For Lake, this is a continuation of the “long-range public conversation” sparked by her latest book.

“By the time I got to the end of my book The Bible in Australia, what I really hoped and wanted was for a much more careful, nuanced, generous conversation about what we believe, why we believe it and what that might mean for how we do our common life well …

“In a way, the show is just an extension of that, or an opportunity to go and do that, not just among Christians, or between Christians and secularists, but across the whole gamut of religious and spiritual life.”

Lake is forthcoming when describing her own spiritual formation, a question she often directs to guests on her program. She grew up with Christian parents who read her the Bible at bedtime, taught her Bible memory verses at the dinner table and took her to Sunday school. However, as she’s gone on in her Christian faith, Lake says grace rather than “right knowledge” has become increasingly important to her.

“It’s about neighbourliness … about genuine ‘alongsideness’ with others. It’s not about working out how similar or different you are to me in the first instance.” – Meredith Lake

“That’s actually what enables me to listen to people who might have a really different take on Jesus to the one I have or who come from a tradition of spirituality that conceptualises the human, the nature of reality in fundamentally different ways …

“It’s about neighbourliness I guess, about genuine ‘alongsideness’ with others. It’s not about working out how similar or different you are to me in the first instance; it’s about dwelling with another person as a human, as someone, from my point of view, who is made in God’s image and who, in that, can reveal something about God to me.”

According to Lake, listening in this way is “a spiritual task” that “comes directly out of a Christian posture of love for neighbour.”

“It’s not about going into the studio with a set of correct ideas, so much as going into the studio with a posture of love towards the person on the other side of the desk. That’s what it looks like for me to do the job in light of a Christian spirituality.”
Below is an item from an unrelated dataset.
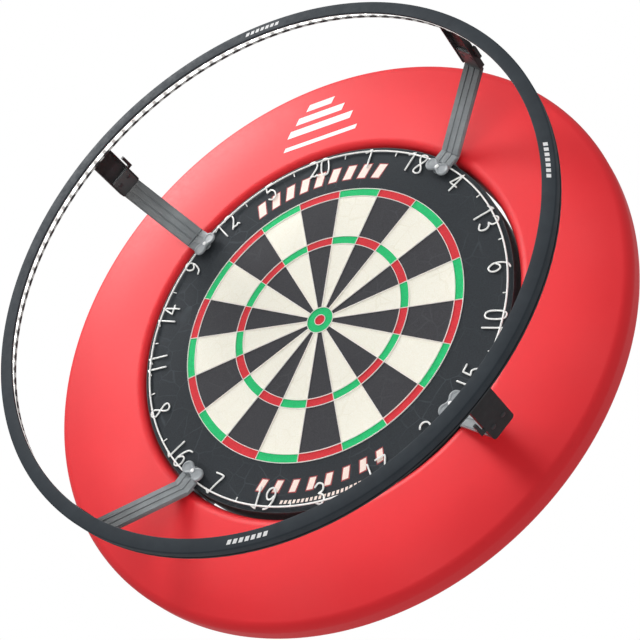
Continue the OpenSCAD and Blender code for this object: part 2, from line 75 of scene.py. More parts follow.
KNOB_LOW = FACE_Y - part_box("knob_upper_left")[1].y
KNOB_HIGH = FACE_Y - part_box("knob_upper_left")[0].y
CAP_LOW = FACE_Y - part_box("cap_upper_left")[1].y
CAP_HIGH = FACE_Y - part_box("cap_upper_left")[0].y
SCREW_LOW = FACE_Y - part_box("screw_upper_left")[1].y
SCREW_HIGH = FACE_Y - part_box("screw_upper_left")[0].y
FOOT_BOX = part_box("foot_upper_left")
CLAMP_R = math.hypot((FOOT_BOX[0].x + FOOT_BOX[1].x) / 2, (FOOT_BOX[0].z + FOOT_BOX[1].z) / 2)

# ---- Sizes that the boxes don't show ----

SECTORS = 20
NUMBERS = [20, 1, 18, 4, 13, 6, 10, 15, 2, 17, 3, 19, 7, 16, 8, 11, 14, 9, 12, 5]
FIRST_TURNED = 6
LAST_TURNED = 14
DIGIT_H = 24 * MM
DIGIT_W = 11 * MM
DIGIT_STEP = 15 * MM
DIGIT_WIRE_R = 1.0 * MM
DIGIT_OVER = 2.8 * MM
WELD = 0.85 * MM
BORE_R = 229 * MM
BORE_ROUND = 12 * MM
RIM_ROUND = (12 * MM, 9 * MM)
RIM_DROP = 4 * MM
CROWN_R = 275 * MM
BACK_ROUND = 9 * MM
LIGHT_HOLE_R = 308.4 * MM
SHELL_T = 2 * MM
GROOVE_W = 2.2 * MM
LIP_Y = FACE_Y - LIGHT_FRONT + SHELL_T + 0.6 * MM
LED_COUNT = 120
JACK_ANGLE = 100
COVER_SCREWS = 8
COVER_SCREW_SEAT_R = 318.2 * MM
KNOB_L = 32 * MM
KNOB_W = 15 * MM
THREAD_PITCH = 0.7 * MM
ELBOW_RIVET_Z = 79.5 * MM
ELBOW_RIVET_Y = 7 * MM
RIVET_IN_R = 313.4 * MM
RIVET_OUT_R = 319 * MM
JAW_RIVET_R = 230.8 * MM
ARMS = {"upper_left": 135, "upper_right": 45, "lower_left": 225, "lower_right": 315}


# ---- Frames ----

def face_frame(angle=0.0, x=0.0, y=0.0, z=0.0):
    """Face frame, turned by angle degrees about the board's axis, then moved along its own axes."""
    to_row = Matrix(((1, 0, 0, 0), (0, 0, -1, FACE_Y), (0, 1, 0, 0), (0, 0, 0, 1)))
    turn = Matrix.Rotation(math.radians(angle), 4, "Z")
    return to_row @ turn @ Matrix.Translation((x, y, z))


FACE = face_frame()


# ---- Shapes, as (points, faces) ----

def arc(cx, cy, rx, ry, start, stop, steps):
    """Points on an ellipse from start to stop degrees."""
    angles = [math.radians(start + (stop - start) * i / steps) for i in range(steps + 1)]
    return [(cx + rx * math.cos(a), cy + ry * math.sin(a)) for a in angles]


def rounded(corners, radii, steps=4):
    """A closed outline with each corner replaced by an arc of its radius."""
    out = []
    count = len(corners)
    for i, (corner, radius) in enumerate(zip(corners, radii)):
        here = Vector(corner)
        before = Vector(corners[i - 1]) - here
        after = Vector(corners[(i + 1) % count]) - here
        if radius <= 0:
            out.append(tuple(here))
            continue
        half = before.angle(after) / 2
        reach = min(radius / math.tan(half), before.length * 0.49, after.length * 0.49)
        a = here + before.normalized() * reach
        b = here + after.normalized() * reach
        for k in range(steps + 1):
            t = k / steps
            out.append(tuple(a * (1 - t) ** 2 + here * 2 * t * (1 - t) + b * t ** 2))
    return out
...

She adds: “I think whatever work we do, that’s part of what we’re about as Christians.”

“I leave a lot to the listener. It’s not for me to arbitrate on other people’s spiritual lives.” – Meredith Lake

This generosity has certainly been reciprocated by her guests. Lake explains: “I feel like virtually every guest has given me a gift of one kind or another, just because people do talk to you about the things that are at the bedrock of their lives ­– and that’s a privilege.”

She gives an example: “I interviewed a woman who is an expert on Islamophobia right after the Christchurch massacre, and for her to come in within days of that crime and talk to me about Islamophobia in Australia – what her community reports, what her experience has been, how  devastating it was, how personally attacked she and other members of her community felt – that’s an incredibly vulnerable thing to do … I’ve been humbled by the courage of a guest like that to share in those kinds of situations.”

Lake is also hoping that this “posture of generosity” extends to the Soul Search audience.

“I leave a lot to the listener. It’s not for me to arbitrate on other people’s spiritual lives. Part of the point of the show is to bring to the surface these very deeply held things in order to give the listener the opportunity firstly to hear, then to understand and then to do with that what they like. I hope the response is to move towards one another in neighbourliness, rather than to keep characterising people as ‘X’ or ‘Y’ by putting them in this box or that box.”

“We’re not called to be right. Christians are asked to love God and love their neighbour …”  – Meredith Lake

Beyond radio-land, this same challenge to create a space for respectful dialogue faces the contemporary Australian church. Lake says there is a need to move beyond our “narrow” definition of Christianity that is “much too bound up with some kind of culture war”.

“One of the things I learned writing my book is that religious diversity is the Australian norm, it’s not new. Indigenous Australia is obviously very diverse but even among white British Bible-reading colonists there was huge religious diversity …

“There is a good reason to get over any vestige of a kind of entitlement or establishment mindset. There’s a lot more to living out the faith than jumping on whatever hot-button issue is dominating the media cycle. We’re not called to be right. Christians are asked to love God and love their neighbour, and that’s an endless and creative and positive task. I don’t see why we can’t just keep getting on with that in different ways.

“To take pluralism seriously, even within the church, means listening to the voices of Indigenous Australians, it means listening to the voices of people from non-white British Christian backgrounds as leading voices.

“To be comfortable with diversity is the only way, and that requires a humility on the part of those perhaps who have traditionally had the loudest megaphone or the most familiar church culture.”

Lake points out that embracing diversity doesn’t equate to letting go of our Christian faith.

“I’ve learned a huge amount from people from other [spiritual and religious] traditions but the figure of Jesus for me is where it comes back to. When Jesus says in [the Gospel of ] John, ‘I have come that they may have life and have it to the full’,” she says choking back tears, “that’s probably the most sacred thing for me … There’s a generosity to the love of Christ that I think is something that’s worth dwelling deeply with.”

As Lake waits for the announcement of the NSW Premier’s History Awards, she’s not focused on acclaim but is most excited about the conversations generated by her book and now continued through Soul Search. (Although she reveals she was “absolutely shocked and delighted” that the book was nominated, especially in a category with such prestigious historians).

“I’m as surprised as anybody that the book was so warmly received, not only by a Christian readership but by a wider one,” she says.

“I think what it signals to me is that I’m not the only person who wants to talk about [the life of faith]. There’s actually heaps of people who want to talk about this, and there are many ways to do it … the book is just one.”